The listing below is to be output in its exact form.

-- START --

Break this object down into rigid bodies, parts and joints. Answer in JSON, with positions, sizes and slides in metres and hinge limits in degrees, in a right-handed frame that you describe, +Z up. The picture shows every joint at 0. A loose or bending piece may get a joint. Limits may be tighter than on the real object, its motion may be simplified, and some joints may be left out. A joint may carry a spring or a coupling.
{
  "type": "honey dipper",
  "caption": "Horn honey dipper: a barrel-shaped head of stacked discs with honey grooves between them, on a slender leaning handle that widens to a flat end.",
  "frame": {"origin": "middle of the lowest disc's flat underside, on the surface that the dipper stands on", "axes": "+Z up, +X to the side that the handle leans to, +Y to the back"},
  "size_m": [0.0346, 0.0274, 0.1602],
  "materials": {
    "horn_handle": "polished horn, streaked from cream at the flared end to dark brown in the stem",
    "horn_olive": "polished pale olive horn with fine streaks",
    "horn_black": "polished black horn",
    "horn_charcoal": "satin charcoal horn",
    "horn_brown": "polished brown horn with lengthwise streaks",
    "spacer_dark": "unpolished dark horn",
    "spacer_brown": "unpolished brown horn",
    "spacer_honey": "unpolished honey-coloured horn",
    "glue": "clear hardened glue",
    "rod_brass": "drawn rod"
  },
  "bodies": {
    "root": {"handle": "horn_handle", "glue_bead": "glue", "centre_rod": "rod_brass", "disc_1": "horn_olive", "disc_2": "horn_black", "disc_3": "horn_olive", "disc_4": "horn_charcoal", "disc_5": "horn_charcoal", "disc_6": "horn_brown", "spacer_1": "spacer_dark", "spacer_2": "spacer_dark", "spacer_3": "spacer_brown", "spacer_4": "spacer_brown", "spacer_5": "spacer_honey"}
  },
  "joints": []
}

-- END --

Solution below:
Break this object down into rigid bodies, parts and joints. Answer in JSON, with positions, sizes and slides in metres and hinge limits in degrees, in a right-handed frame that you describe, +Z up. The picture shows every joint at 0. A loose or bending piece may get a joint. Limits may be tighter than on the real object, its motion may be simplified, and some joints may be left out. A joint may carry a spring or a coupling.
{
  "type": "honey dipper",
  "caption": "Horn honey dipper: a barrel-shaped head of stacked discs with honey grooves between them, on a slender leaning handle that widens to a flat end.",
  "frame": {"origin": "middle of the lowest disc's flat underside, on the surface that the dipper stands on", "axes": "+Z up, +X to the side that the handle leans to, +Y to the back"},
  "size_m": [0.0346, 0.0274, 0.1602],
  "materials": {
    "horn_handle": "polished horn, streaked from cream at the flared end to dark brown in the stem",
    "horn_olive": "polished pale olive horn with fine streaks",
    "horn_black": "polished black horn",
    "horn_charcoal": "satin charcoal horn",
    "horn_brown": "polished brown horn with lengthwise streaks",
    "spacer_dark": "unpolished dark horn",
    "spacer_brown": "unpolished brown horn",
    "spacer_honey": "unpolished honey-coloured horn",
    "glue": "clear hardened glue",
    "rod_brass": "drawn rod"
  },
  "bodies": {
    "root": {"handle": "horn_handle", "glue_bead": "glue", "centre_rod": "rod_brass", "disc_1": "horn_olive", "disc_2": "horn_black", "disc_3": "horn_olive", "disc_4": "horn_charcoal", "disc_5": "horn_charcoal", "disc_6": "horn_brown", "spacer_1": "spacer_dark", "spacer_2": "spacer_dark", "spacer_3": "spacer_brown", "spacer_4": "spacer_brown", "spacer_5": "spacer_honey"}
  },
  "joints": []
}